Whatever the method, there are protective steps you can take – be rest assured no matter how difficult the break up is – we often end up in new relationships.

Kiwisaver & Housing New Zealand

We are often helping our clients with the paperwork for Kiwisaver withdrawal applications and Housing New Zealand (HNZ) first home grants. Whilst we are very familiar with the process and the paper war our clients, understandably, are not and it can be overwhelming.

These are similar but different applications. To give you an idea:

The HNZ subsidy is an online application where you attach the agreement you have entered into to purchase the property and confirm kiwisaver contributions. If successful, you then receive a letter advising how much you are entitled to and requesting information of how you are paying for the property.

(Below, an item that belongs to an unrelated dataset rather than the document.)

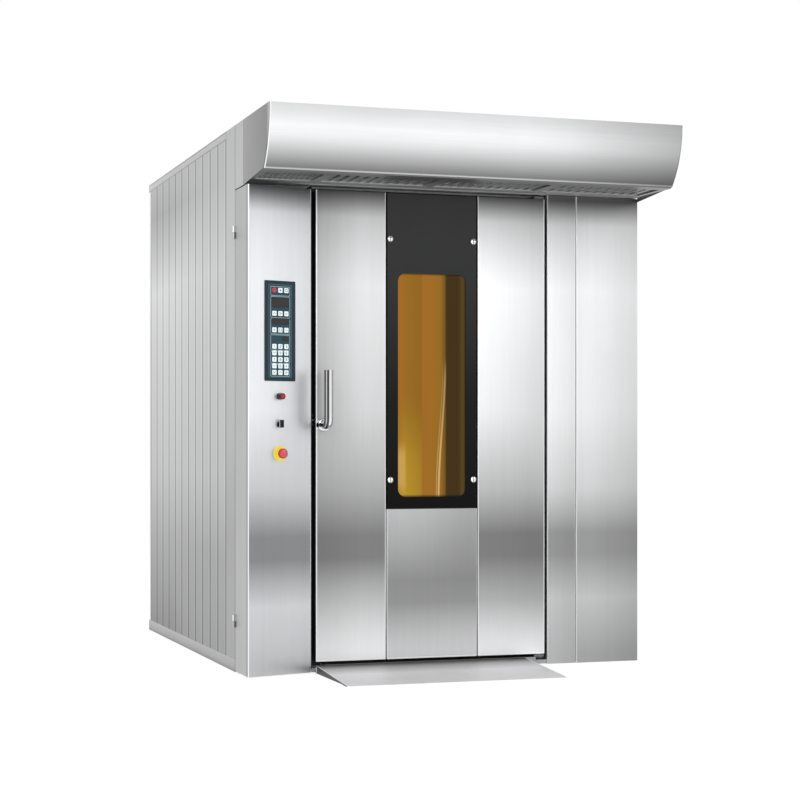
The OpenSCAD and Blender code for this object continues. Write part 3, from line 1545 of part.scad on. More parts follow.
module door_gasket() {
  y0 = door_t + seat;
  y1 = front_y0 - seat;
  sweep_y = 60;
  z0 = leaf_z0 + 4;
  color([0.12, 0.12, 0.12]) in_place() {
    slab([gasket_x0, y0, z0], [gasket_x0 + gasket_w, y1, gasket_z1 - gasket_w - seat]);
    slab([gasket_x1 - gasket_w, y0, z0], [gasket_x1, y1, gasket_z1 - gasket_w - seat]);
    slab([gasket_x0, y0, gasket_z1 - gasket_w], [gasket_x1, y1, gasket_z1]);
    slab([open_x0 + 2, sweep_y, walk_z + 3.4], [hinge_x - 24, sweep_y + 10, leaf_z0 - seat]);
  }
}

rosette_h = 36;

module handle_rosette() {
  edge_r = 6;
  color("gainsboro") in_place() translate([handle_x, -seat, handle_z]) rotate([90, 0, 0])
    rotate_extrude() difference() {
      union() {
        square([rosette_r, rosette_h - edge_r]);
        square([rosette_r - edge_r, rosette_h]);
        translate([rosette_r - edge_r, rosette_h - edge_r]) circle(edge_r);
      }
      translate([-2 * rosette_r, -1])
        square([2 * rosette_r + spindle_r + play, rosette_h + 2]);
    }
}

module door_handle() {
  arm_y1 = -rosette_h - 2 * seat;
  arm_y0 = -handle_proud + elbow_r;
  tube_z0 = handle_z + elbow_r;
  tube_z1 = handle_z + handle_l;
  wall = 2.5;
  color("gainsboro") in_place() difference() {
    union() {
      bar_y(handle_x, arm_y0, arm_y1, handle_z, handle_r);
      translate([handle_x, arm_y0, tube_z0]) rotate([0, 90, 180]) rotate_extrude(angle = 90)
        translate([elbow_r, 0]) circle(handle_r);
      bar_z(handle_x, -handle_proud, tube_z0, tube_z1, handle_r);
      bar_y(handle_x, arm_y1 - 1, cam_y + 1, handle_z, spindle_r);
      bar_y(handle_x, cam_y, cam_y + cam_t, handle_z, crank + 10);
      bar_y(handle_x - crank, cam_y + 1, bolt_y + 4, handle_z + crank, crank_pin_r);
    }
    bar_z(handle_x, -handle_proud, tube_z1 - 90, tube_z1 + 1, handle_r - wall);
  }
}

module latch_bolt() {
  plate_x = handle_x - crank;
  slot_w = crank_pin_r + 0.6;
  plate_t = 2;
  color("silver") in_place() difference() {
    union() {
      bar_x(door_x0 - 12, plate_x + 8, bolt_y, bolt_z, bolt_r);
      slab([plate_x - 10, bolt_y - plate_t, handle_z - 4],
           [plate_x + 10, bolt_y + plate_t, bolt_z]);
    }
    slab([plate_x - slot_w, bolt_y - plate_t - 1, handle_z + crank - crank_pin_r - 1],
         [plate_x + slot_w, bolt_y + plate_t + 1, handle_z + sqrt(2) * crank + crank_pin_r + 1]);
  }
}

// ---------------------------------------------------------------- nodes

levelling_feet();
base_frame();
floor_pan();
turntable_bearing();
turntable();
wheel_channels();
ramp();
wall_insulation();
chamber_liner();
air_wall();
air_shutter();
side_cladding();
rear_cladding();
body_posts();
top_trim();
plinth();
roof_panel();
side_panels();
door_frame();
door_hinges();
control_cabinet();
switchgear();
control_hinges();
control_cover();
membrane_panel();
membrane_keys();
display_windows();
switch_bezels();
start_button();
selector_knob();
stop_ring();
stop_button();
drive_gearmotor();
rack_fork();
fan_deck();
fan_motor();
fan_wheel();
heater_bank();
steam_generator();
water_pipes();
chamber_lamps();
flue_pipe();
flue_damper();
hood_shell();
hood_cheeks();
hood_soffit();
hood_filters();
hood_fan_box();
hood_fan_wheel();
door_leaf();
door_insulation();
door_skins();
door_glass();
window_panes();
glass_caps();
door_inner_panel();
door_gasket();
handle_rosette();
door_handle();
latch_bolt();
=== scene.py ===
# %% [markdown]
# # A rotating rack oven
# A bakery's rack oven takes one whole trolley. It is a tall insulated cabin clad in
# stainless sheet, with a heavy door, a control column and a steam hood across the front.
# The solids come from the CAD model and stay as they are. This lesson gives each of them
# its finish, adds the small things a solid model leaves out, and sets up the picture.

import math

import bmesh
import bpy
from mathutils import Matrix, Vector


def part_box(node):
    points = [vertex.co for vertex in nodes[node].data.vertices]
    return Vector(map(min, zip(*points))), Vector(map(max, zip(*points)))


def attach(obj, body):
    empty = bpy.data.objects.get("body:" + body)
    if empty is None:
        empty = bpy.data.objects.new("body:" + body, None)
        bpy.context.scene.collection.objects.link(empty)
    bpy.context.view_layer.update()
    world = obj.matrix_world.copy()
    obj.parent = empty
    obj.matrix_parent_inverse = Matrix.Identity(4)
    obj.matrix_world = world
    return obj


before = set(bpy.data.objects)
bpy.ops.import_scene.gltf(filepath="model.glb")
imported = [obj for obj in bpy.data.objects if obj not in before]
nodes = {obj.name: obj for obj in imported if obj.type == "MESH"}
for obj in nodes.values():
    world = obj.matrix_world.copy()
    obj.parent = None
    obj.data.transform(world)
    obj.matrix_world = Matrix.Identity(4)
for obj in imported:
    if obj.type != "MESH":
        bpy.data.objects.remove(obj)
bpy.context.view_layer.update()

# %% [markdown]
# ## The camera
# The photograph was taken from the front left, a little under half the oven's height,
# with a long lens. Its upright edges stay parallel, so the camera looks level and the
# picture is raised with the lens shift instead of tilting the camera.

# %% Set the camera
camera = bpy.data.objects.new("camera", bpy.data.cameras.new("camera"))
bpy.context.scene.collection.objects.link(camera)
camera.location = (-2.8254, -8.8331, 0.99465)
camera.rotation_euler = (math.radians(90), 0, math.radians(-18.147))
camera.data.lens = 85.21
camera.data.sensor_width = 36
camera.data.shift_y = 0.0571
bpy.context.scene.camera = camera
bpy.context.scene.view_settings.view_transform = "Standard"
print("lens", round(camera.data.lens, 2), "mm")

# %% [markdown]
# ## Sums that become nodes
# A finish is a little sum: so much of this tone, less where that mask is. Written by
# hand, each sum is several Math nodes and links. The Wire class below stands for one
# output of a node and turns +, -, * and / into Math nodes, so a finish reads as the sum
# it is. Every other kind of node comes from Tree.node, which sets the node's options
# first and then fills its sockets with numbers or wires.


# %% Wires and trees
class Wire:
    """One output of a node. A sum written on it becomes Math nodes."""

    def __init__(self, tree, socket):
        self.tree, self.socket = tree, socket

    def math(self, operation, *values):
        return self.tree.node("ShaderNodeMath", {"operation": operation}, dict(enumerate(values)))

    def __add__(self, other):
        return self.math("ADD", self, other)

    def __radd__(self, other):
        return self.math("ADD", other, self)

    def __sub__(self, other):
        return self.math("SUBTRACT", self, other)

    def __rsub__(self, other):
        return self.math("SUBTRACT", other, self)

    def __mul__(self, other):
        return self.math("MULTIPLY", self, other)

    def __rmul__(self, other):
        return self.math("MULTIPLY", other, self)

    def __truediv__(self, other):
        return self.math("DIVIDE", self, other)

    def __abs__(self):
        return self.math("ABSOLUTE", self)

    def __lt__(self, other):
        return self.math("LESS_THAN", self, other)

    def __gt__(self, other):
        return self.math("GREATER_THAN", self, other)


def pick(sockets, key):
    """The socket at a place, or the one with that name or identifier."""
    if isinstance(key, int):
        return sockets[key]
    return next(s for s in sockets if key in (s.name, s.identifier))


class Tree:
    """The nodes of one material or world."""

    def __init__(self, owner):
        owner.use_nodes = True
        self.tree = owner.node_tree
        self.tree.nodes.clear()

    def node(self, kind, settings=None, sockets=None, output=0):
        made = self.tree.nodes.new(kind)
        for key, value in (settings or {}).items():
            if key == "stops":
                points = made.color_ramp.elements
                points.remove(points[1])
                points[0].position, points[0].color = value[0]
                for place, shade in value[1:]:
                    points.new(place).color = shade
            else:
                setattr(made, key, value)
        for key, value in (sockets or {}).items():
            socket = pick(made.inputs, key)
            if isinstance(value, Wire):
                self.tree.links.new(value.socket, socket)
            else:
                socket.default_value = value
        return Wire(self, pick(made.outputs, output)) if len(made.outputs) else None


print("a tree's nodes come from one method")

# %% [markdown]
# ## The studio
# The oven stands on a pale floor in front of white. The world is plain white for what
# the camera, a reflection or glass sees, and a softer grey for the light it sheds, so
# the steel mirrors the white room and still isn't washed out. The floor mixes a matt
# white with some light of its own: it stays white but keeps the oven's shadow. Two large
# soft lamps give the shapes their direction.


# %% Light the studio
def sight(tree):
    """1 for a ray from the camera, a reflection or through glass, otherwise 0."""
    rays = [tree.node("ShaderNodeLightPath", output=name)
            for name in ("Is Camera Ray", "Is Glossy Ray", "Is Transmission Ray")]
    return rays[0].math("MAXIMUM", rays[0].math("MAXIMUM", rays[0], rays[1]), rays[2])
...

This usually requires recent confirmation from your Bank of the funds in your bank account if being used towards the deposit. Your kiwisaver withdrawal can also make up part of your deposit. Once accepted HNZ then generate an agreement which is sent to your lawyers who are then required to advise you on it, have you sign it and return it to HNZ.

The Kiwisaver withdrawal application is quite different. Each kiwisaver fund provider have different forms with different identification and proof of address requirements. It pays to read the forms first, collect all the information before you head into the lawyer’s office.   You will need the application to be statutory declared in front of your lawyer or a Justice of the Peace.

If you have owned a property (even bare land) previously then, you need to complete the online application with HNZ to be a second chance home buyer to allow you to proceed with your kiwsaver withdrawal. That is a separate online application to the application for the HNZ subsidy. If accepted HNZ provide you with a one page letter advising you of your eligibility and that then is provided to your kiwisaver fund provider.

Its important to ensure the applications are being processed in a timely fashion to meet deadlines for contracts and settlement dates.